In an interview a few days after the convention, Judge Pryor said he did not intend for the meme, which was described to the The Times by a recipient who asked not to be identified, to become public.

“That was really meant to be a private joke between me and Judge Oldham, as friends,” he said. He declined to comment further.

Even as originalists gained power due in large part to Mr. Trump’s nominations, some at the convention felt that fidelity to constitutional principles now required a break with the president’s agenda.

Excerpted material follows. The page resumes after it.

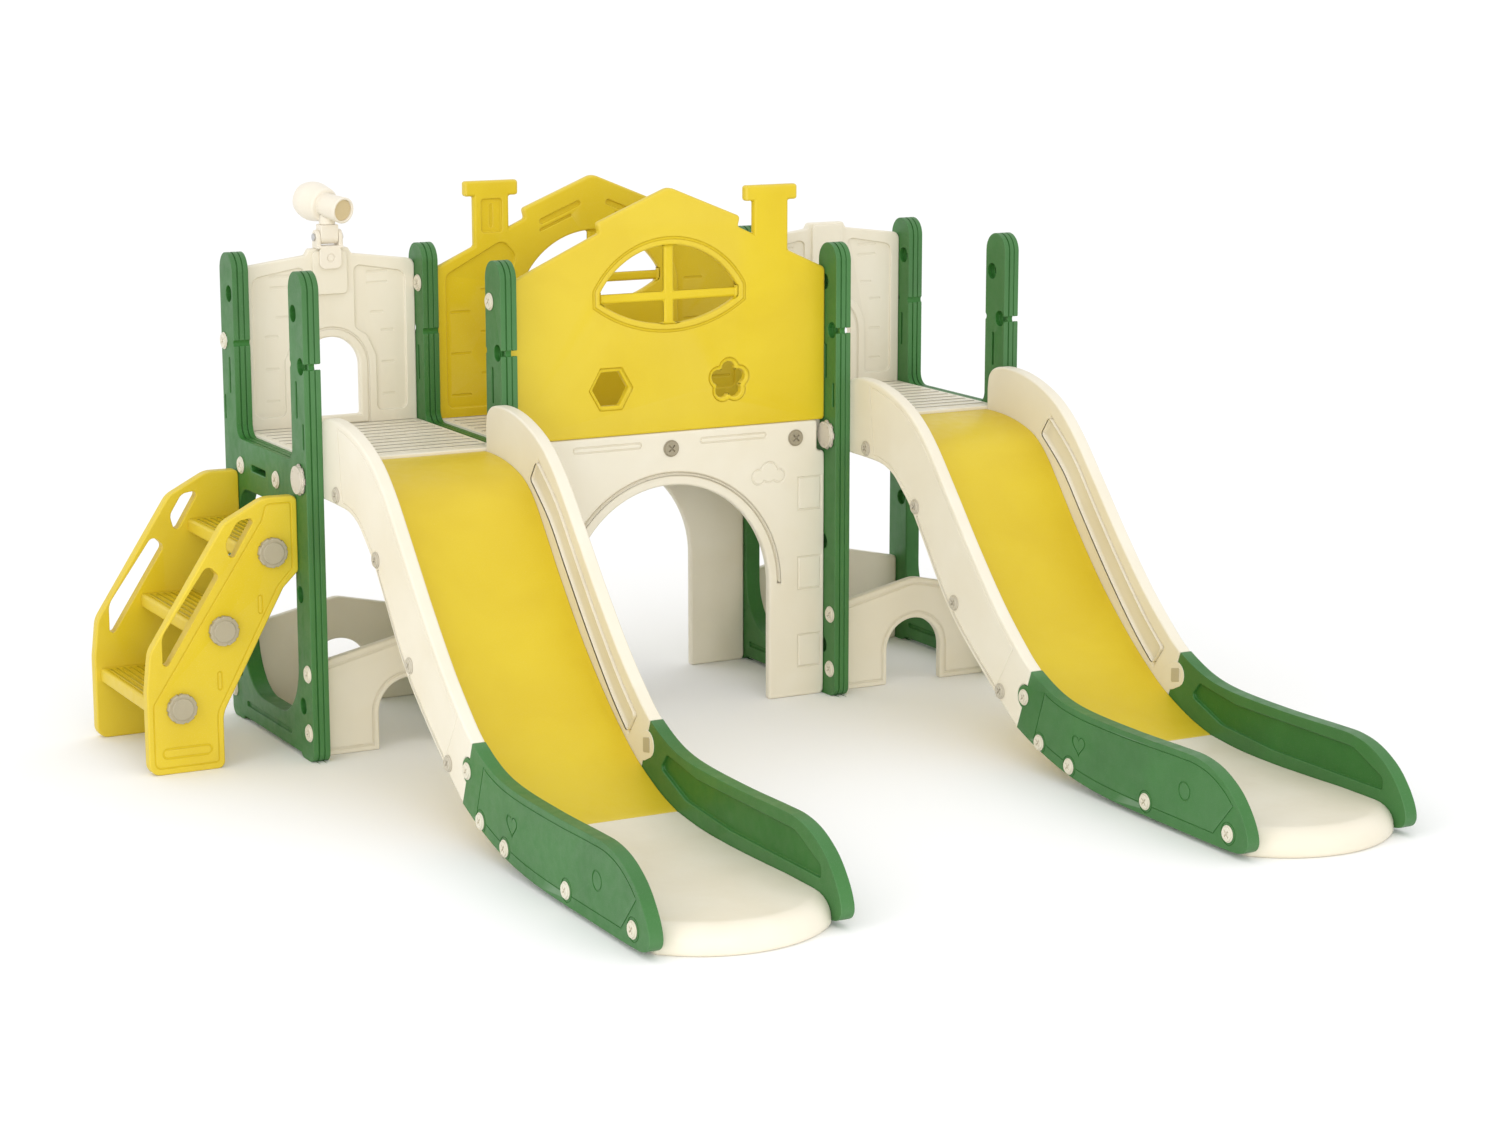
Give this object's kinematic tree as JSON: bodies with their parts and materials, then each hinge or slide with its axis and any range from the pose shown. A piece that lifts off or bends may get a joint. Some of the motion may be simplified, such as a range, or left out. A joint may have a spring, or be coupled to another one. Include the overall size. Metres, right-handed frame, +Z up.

In attendance was Ilya Somin, one of the lawyers for the private businesses in the Supreme Court case challenging Mr. Trump’s tariffs, who praised judges who have ruled against Mr. Trump. Referencing Mr. Mizelle’s judges-as-cats analogy, Mr. Somin said cats “can be very useful in catching rats,” which he characterized as the administration’s “massive abuses of power in many areas.”

In the interview, Mr. Leo took a more conciliatory tone toward Mr. Trump, saying his judicial picks have “ushered in a series of generational wins” that “conservatives never would have imagined.” But he suggested the president should take at least some of his courtroom losses in stride.

“The conservative movement owes the president a debt of gratitude for what he did,” Mr. Leo said. “That doesn’t necessarily mean that he is going to win on every issue the way he wants to win.”